気持ちを整理して落ち着かせる大事な時間を取るための甘えと考えてほしい。
その時間があるのとないのとでは全然違う。これはいじめを経験した私だから言えることだ。
もし、あのままいじめを受けながら学校に行き続けていたら、それこそ本当に私は壊れていたと思う。

だから、今この文章を読んでいる人でいじめを受けている人がいたら、甘えることは悪いことじゃないという事をわかってほしい。
甘えはあの状況から逃げる方法なのだから。

逃げてもいいんだよ。辛いときは甘えていいんだよ。


私は今でも教室には戻れていない。あの時の傷が癒えるときがいつ来るかなんてわからない。
人間関係に悩むことが無くなるかもわからない。
それでも、少しずつ気持ちの整理がつき始めているのが自分自身わかる。少しでも前に進めている。

どれだけ日常が狂ってしまっても、それも私の人生の一部だ。
起きたことをなくすことはできない。
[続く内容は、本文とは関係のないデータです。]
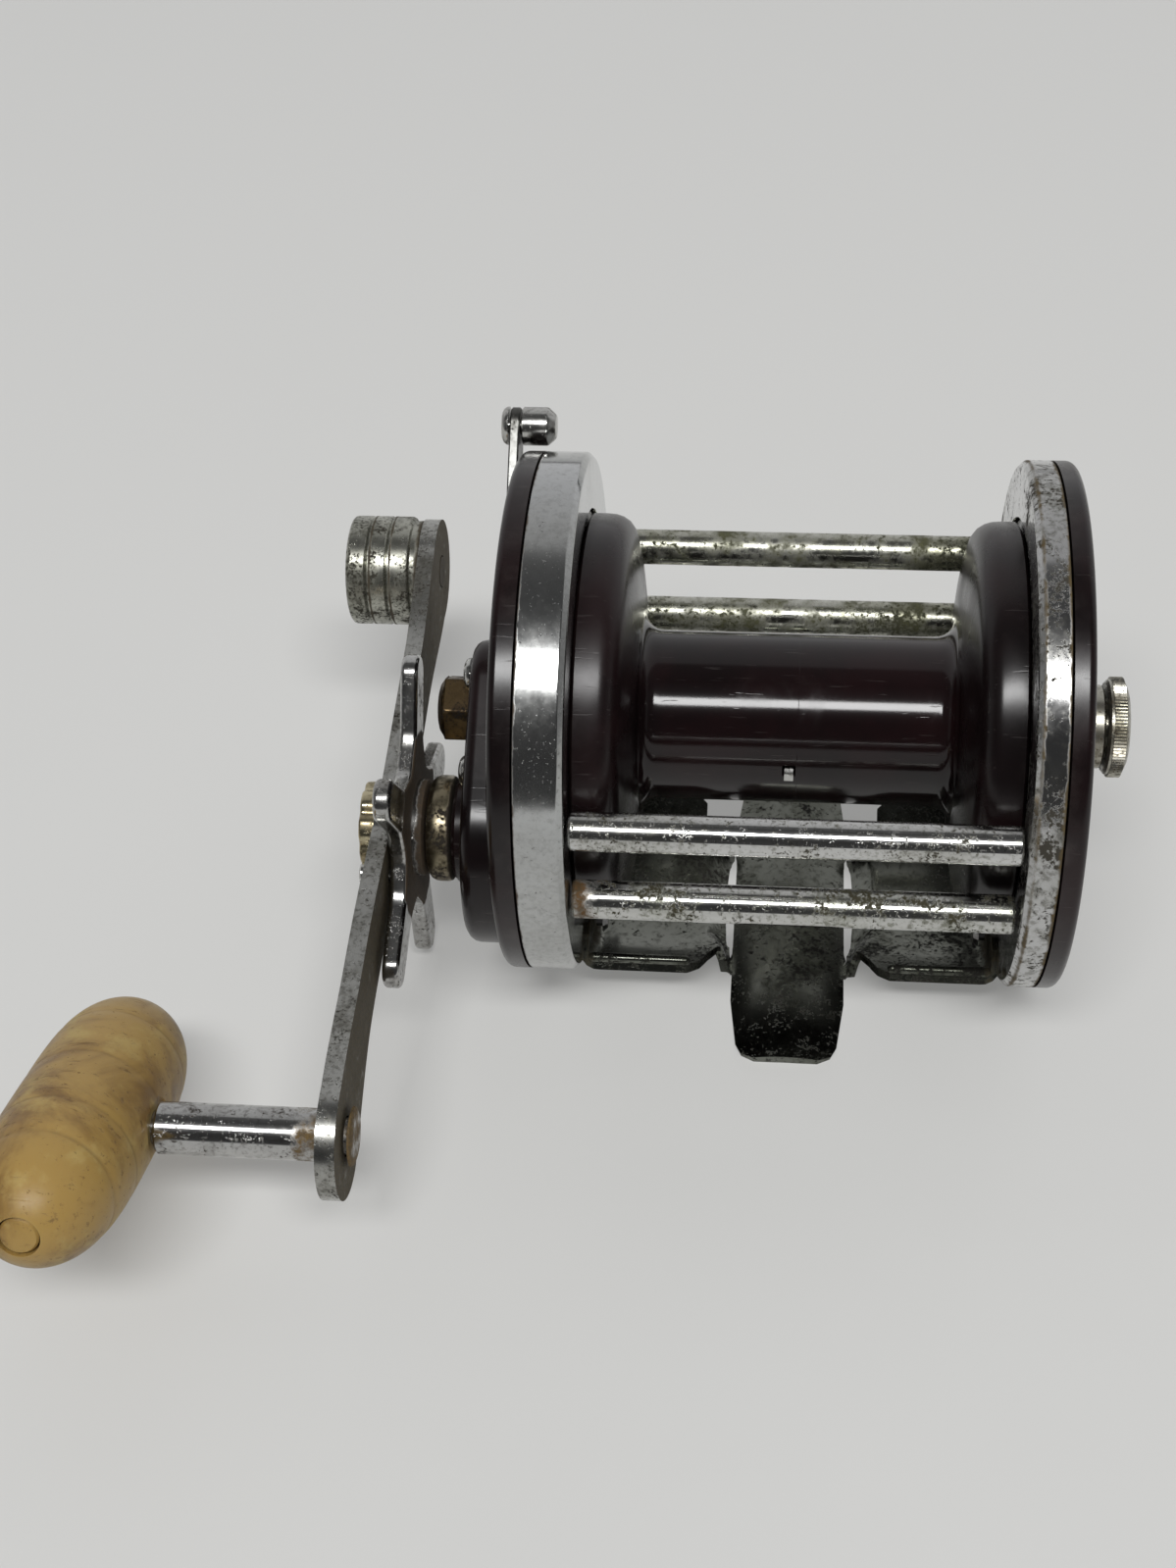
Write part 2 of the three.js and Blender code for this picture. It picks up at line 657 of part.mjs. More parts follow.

それでも、その出来事のおかげで今の自分がいると思うことはできる。

いつかの将来、この経験があってよかったと思えた時が私の傷が完全に癒えたと思える時だと思う。

あのことが無ければもっといい人生を歩めたかもしれないと思う日もあるかもしれない。
それでも、いつかの将来のために私は進み続けようと思う。

つらい経験として思い出すのではなく、あの経験があったから今こうなれている!と堂々と言えるように、進んでいきたい。

いつかの私が笑顔で過ごせるように。